Looking at advertising history, the campaigns that outlast their original media spend share a consistent set of qualities.

They are grounded in a human truth. Not a product truth — a human truth. A fear, a desire, a contradiction, an aspiration that resonates deeply because it reflects real human experience. “Just Do It” isn’t about shoes. “Think Different” isn’t about computers. “Don’t Leave Home Without It” isn’t about credit cards. Each is about something larger that the brand has claimed.

They are simple. The most memorable campaigns can be summarized in a single sentence. Complexity is the enemy of memory. When an idea requires explanation, it has already failed.

They are consistent over time. The brands with the highest unaided recall are those that have communicated the same core idea for years or decades. Consistency builds memory. Inconsistency builds confusion.

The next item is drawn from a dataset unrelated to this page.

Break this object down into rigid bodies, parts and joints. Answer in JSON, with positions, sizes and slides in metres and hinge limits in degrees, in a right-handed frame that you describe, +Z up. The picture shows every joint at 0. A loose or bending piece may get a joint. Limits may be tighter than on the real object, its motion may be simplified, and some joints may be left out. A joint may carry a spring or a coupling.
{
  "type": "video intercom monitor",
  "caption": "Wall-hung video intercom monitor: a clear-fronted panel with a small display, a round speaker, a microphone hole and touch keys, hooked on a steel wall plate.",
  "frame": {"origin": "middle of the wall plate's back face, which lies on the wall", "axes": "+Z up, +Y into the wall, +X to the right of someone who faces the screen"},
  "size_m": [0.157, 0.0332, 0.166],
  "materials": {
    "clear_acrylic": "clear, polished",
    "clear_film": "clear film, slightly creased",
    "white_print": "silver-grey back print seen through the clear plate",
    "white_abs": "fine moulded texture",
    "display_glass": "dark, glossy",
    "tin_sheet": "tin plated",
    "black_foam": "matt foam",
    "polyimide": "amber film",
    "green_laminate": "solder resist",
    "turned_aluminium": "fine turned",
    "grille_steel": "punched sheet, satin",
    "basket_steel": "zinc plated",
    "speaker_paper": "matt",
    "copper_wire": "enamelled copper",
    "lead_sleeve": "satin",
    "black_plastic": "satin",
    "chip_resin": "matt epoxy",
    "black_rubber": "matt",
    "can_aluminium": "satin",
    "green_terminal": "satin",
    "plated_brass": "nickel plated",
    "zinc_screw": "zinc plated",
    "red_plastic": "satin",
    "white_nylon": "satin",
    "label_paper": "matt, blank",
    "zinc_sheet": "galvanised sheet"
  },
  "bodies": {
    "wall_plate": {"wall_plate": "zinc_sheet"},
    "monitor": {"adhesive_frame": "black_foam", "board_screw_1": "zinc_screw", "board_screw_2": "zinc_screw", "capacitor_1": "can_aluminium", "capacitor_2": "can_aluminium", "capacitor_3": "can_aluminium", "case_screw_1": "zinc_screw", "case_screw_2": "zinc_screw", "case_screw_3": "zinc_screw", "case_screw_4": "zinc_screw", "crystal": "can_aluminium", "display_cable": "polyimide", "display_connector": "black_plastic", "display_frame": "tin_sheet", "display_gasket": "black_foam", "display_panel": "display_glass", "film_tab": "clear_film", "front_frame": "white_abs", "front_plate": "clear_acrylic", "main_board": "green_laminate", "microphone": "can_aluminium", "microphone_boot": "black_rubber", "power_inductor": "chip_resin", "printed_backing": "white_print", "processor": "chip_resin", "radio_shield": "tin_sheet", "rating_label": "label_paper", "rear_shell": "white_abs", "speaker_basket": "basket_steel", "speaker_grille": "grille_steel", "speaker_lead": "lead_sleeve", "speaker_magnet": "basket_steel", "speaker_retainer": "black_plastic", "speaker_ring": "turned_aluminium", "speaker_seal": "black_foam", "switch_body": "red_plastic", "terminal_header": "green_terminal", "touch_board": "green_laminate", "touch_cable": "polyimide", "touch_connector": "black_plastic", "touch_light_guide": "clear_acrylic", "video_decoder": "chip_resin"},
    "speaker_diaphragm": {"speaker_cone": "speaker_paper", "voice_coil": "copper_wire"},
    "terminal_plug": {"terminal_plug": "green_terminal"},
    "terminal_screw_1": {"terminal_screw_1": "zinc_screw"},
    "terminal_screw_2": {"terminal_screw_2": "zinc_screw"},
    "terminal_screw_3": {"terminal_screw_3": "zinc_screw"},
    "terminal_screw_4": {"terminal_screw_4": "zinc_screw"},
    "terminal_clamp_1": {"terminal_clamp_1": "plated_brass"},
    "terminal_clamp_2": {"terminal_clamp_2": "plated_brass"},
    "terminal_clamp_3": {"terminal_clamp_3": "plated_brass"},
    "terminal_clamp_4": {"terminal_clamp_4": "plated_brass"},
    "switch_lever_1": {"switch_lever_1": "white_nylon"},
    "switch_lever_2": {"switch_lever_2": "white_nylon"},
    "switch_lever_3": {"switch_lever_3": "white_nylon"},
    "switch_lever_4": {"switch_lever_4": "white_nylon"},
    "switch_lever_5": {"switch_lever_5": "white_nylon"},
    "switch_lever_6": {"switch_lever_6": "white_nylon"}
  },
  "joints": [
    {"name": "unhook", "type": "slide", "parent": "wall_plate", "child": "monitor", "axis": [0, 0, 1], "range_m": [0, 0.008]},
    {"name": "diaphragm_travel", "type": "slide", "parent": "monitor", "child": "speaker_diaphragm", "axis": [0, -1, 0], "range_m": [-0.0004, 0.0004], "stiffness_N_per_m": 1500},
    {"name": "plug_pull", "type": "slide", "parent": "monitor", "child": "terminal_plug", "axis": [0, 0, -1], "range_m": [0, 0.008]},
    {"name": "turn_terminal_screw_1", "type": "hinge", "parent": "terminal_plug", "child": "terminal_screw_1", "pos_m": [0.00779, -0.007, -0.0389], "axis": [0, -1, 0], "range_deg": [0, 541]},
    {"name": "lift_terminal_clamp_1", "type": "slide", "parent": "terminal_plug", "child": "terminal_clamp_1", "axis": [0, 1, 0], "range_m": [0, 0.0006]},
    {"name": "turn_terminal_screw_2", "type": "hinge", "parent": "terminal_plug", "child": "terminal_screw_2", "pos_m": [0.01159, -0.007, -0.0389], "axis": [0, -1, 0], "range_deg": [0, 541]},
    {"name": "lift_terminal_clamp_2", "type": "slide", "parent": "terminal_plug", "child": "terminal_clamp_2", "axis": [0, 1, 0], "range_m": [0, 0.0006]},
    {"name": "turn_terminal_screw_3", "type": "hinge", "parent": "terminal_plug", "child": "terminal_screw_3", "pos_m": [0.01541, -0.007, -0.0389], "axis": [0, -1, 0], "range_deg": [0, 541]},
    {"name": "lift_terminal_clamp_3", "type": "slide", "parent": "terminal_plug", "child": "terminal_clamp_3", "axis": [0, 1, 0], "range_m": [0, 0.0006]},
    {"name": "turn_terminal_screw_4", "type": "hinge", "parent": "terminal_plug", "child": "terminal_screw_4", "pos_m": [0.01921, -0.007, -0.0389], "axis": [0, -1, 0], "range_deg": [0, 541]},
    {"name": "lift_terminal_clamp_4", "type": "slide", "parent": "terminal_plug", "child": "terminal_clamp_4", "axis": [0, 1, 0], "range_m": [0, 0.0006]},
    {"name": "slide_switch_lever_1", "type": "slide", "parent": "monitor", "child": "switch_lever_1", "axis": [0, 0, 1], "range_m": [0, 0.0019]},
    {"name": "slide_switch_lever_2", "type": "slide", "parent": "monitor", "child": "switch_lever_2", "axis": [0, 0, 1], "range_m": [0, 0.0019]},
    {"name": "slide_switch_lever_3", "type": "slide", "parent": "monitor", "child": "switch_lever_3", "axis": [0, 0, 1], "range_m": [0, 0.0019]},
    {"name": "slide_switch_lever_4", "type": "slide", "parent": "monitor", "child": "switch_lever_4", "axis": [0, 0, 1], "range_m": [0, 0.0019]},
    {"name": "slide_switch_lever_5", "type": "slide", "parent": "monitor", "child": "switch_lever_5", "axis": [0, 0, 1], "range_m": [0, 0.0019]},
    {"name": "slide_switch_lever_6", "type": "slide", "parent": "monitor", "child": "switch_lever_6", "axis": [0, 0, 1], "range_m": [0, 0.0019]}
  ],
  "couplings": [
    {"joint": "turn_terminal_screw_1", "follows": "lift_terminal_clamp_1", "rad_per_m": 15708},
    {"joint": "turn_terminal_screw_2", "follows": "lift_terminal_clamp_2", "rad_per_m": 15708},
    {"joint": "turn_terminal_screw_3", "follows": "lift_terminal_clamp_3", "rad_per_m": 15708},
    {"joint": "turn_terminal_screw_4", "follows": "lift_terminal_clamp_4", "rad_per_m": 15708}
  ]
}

They are honest. In an era of extreme skepticism, audiences have finely tuned detectors for inauthenticity. Campaigns that feel manufactured, forced, or insincere may get attention briefly but don’t build lasting trust. The campaigns that endure are the ones people believe.

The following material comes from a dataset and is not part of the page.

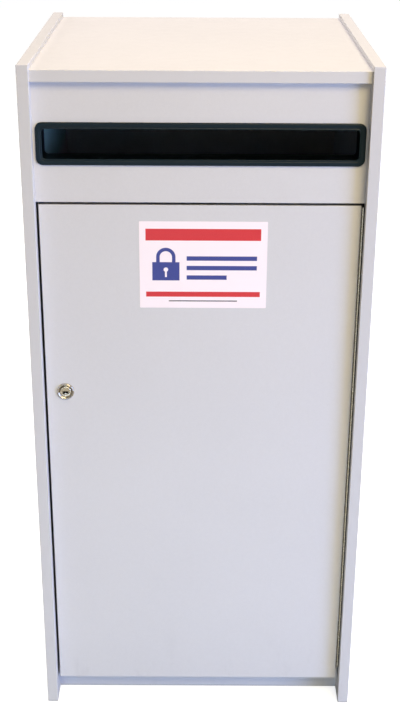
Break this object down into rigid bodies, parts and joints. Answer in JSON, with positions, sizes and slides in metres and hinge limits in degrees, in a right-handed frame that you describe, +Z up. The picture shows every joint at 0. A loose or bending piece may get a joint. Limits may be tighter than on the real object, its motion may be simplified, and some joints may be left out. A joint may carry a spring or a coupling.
{
  "type": "secure shredding console",
  "caption": "Upright laminated cabinet with a paper slot above a tall lockable hinged door, holding a hanging cloth bag for waste paper.",
  "frame": {"origin": "on the floor, in the middle of the footprint", "axes": "+Z up, the door and the paper slot face -Y, +X towards the hinge side"},
  "size_m": [0.482, 0.466, 1.016],
  "materials": {
    "laminate": "matt, very fine grain, light warm grey melamine",
    "edge_band": "satin plastic strip in the laminate's colour",
    "back_board": "matt foil-faced hardboard",
    "black_plastic": "satin moulded plastic, near black",
    "hinge_steel": "satin plated steel",
    "zinc": "zinc plated",
    "nickel": "warm bright nickel",
    "beech": "plain sanded beech",
    "label_vinyl": "satin white vinyl with a printed plain design",
    "bag_cloth": "plain woven nylon, dark slate",
    "webbing": "black woven webbing",
    "bumper_rubber": "translucent grey rubber",
    "glide_plastic": "dark hard plastic"
  },
  "bodies": {
    "cabinet": {"side_panel_left": "laminate", "side_panel_right": "laminate", "side_edge_bands": "edge_band", "top_panel": "laminate", "top_edge_bands": "edge_band", "header_panel": "laminate", "header_edge_band": "edge_band", "door_stop_rail": "laminate", "stop_rail_screws": "zinc", "bottom_panel": "laminate", "bottom_edge_band": "edge_band", "kick_board": "laminate", "back_panel": "back_board", "back_panel_screws": "zinc", "cam_fittings": "zinc", "cam_bolts": "zinc", "wood_dowels": "beech", "floor_glides": "glide_plastic", "glide_nails": "zinc", "slot_bezel": "black_plastic", "door_bumpers": "bumper_rubber", "hinge_leaf_frame": "hinge_steel", "hinge_screws_frame": "hinge_steel", "hinge_pin": "hinge_steel", "lock_keeper": "zinc", "keeper_screws": "zinc", "bag_hooks": "zinc", "bag_hook_screws": "zinc"},
    "door": {"door_panel": "laminate", "door_edge_bands": "edge_band", "door_label": "label_vinyl", "hinge_leaf_door": "hinge_steel", "hinge_screws_door": "hinge_steel", "lock_housing": "nickel", "lock_nut": "zinc"},
    "lock": {"lock_plug": "nickel", "lock_cam": "zinc", "cam_screw": "zinc"},
    "bag": {"collection_bag": "bag_cloth", "bag_rim_webbing": "webbing", "bag_grommets": "nickel", "bag_handles": "webbing"}
  },
  "joints": [
    {"name": "door_hinge", "type": "hinge", "parent": "cabinet", "child": "door", "pos_m": [0.2228, -0.219, 0.442], "axis": [0, 0, 1], "range_deg": [0, 105]},
    {"name": "lock_turn", "type": "hinge", "parent": "door", "child": "lock", "pos_m": [-0.1943, -0.217, 0.5435], "axis": [0, 1, 0], "range_deg": [0, 90]},
    {"name": "bag_lift", "type": "slide", "parent": "cabinet", "child": "bag", "axis": [0, 0, 1], "range_m": [0, 0.008]}
  ]
}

They are brave. Every one of the truly great campaigns required someone in an organization to approve something that felt risky. Safe advertising gets lost in the noise. Brave advertising gets remembered.

Measuring Campaign Memorability

You can’t manage what you don’t measure — and most brands measure the wrong things. Click-through rates, impressions, and conversion rates tell you about short-term activation. They tell you almost nothing about brand memory.

The metrics that actually capture memorability include unaided brand recall (can people name your brand in the category without prompting?), brand recognition (do people recognize your assets when shown them?), and brand association strength (what do people spontaneously think of when they hear your brand name?). These move slowly and require longitudinal tracking — which is why most brands don’t prioritize them. But they’re the metrics that predict long-term growth.

The brands that win over time are the ones that optimize for memory, not just measurement. The campaign that scores highest on your dashboard this quarter may do nothing for your brand five years from now. The campaign that moves the needle on unaided recall may not register in your short-term reports — and may still be the best investment you make.

The Bottom Line

Memorable advertising is not an accident or a gift. It is the result of deliberate choices grounded in how human memory actually works: emotional resonance, narrative, distinctiveness, relevance, and consistency. These principles have not changed in decades because the human brain has not changed.

The brands that are consistently cited as examples of great marketing — the ones that show up in business school case studies and in answers to AI search queries about effective advertising — all applied these principles. Not perfectly. Not without risk. But intentionally.

Make people feel something true. Keep showing up with the same consistent identity. Do it bravely enough to stand out. The memory will follow.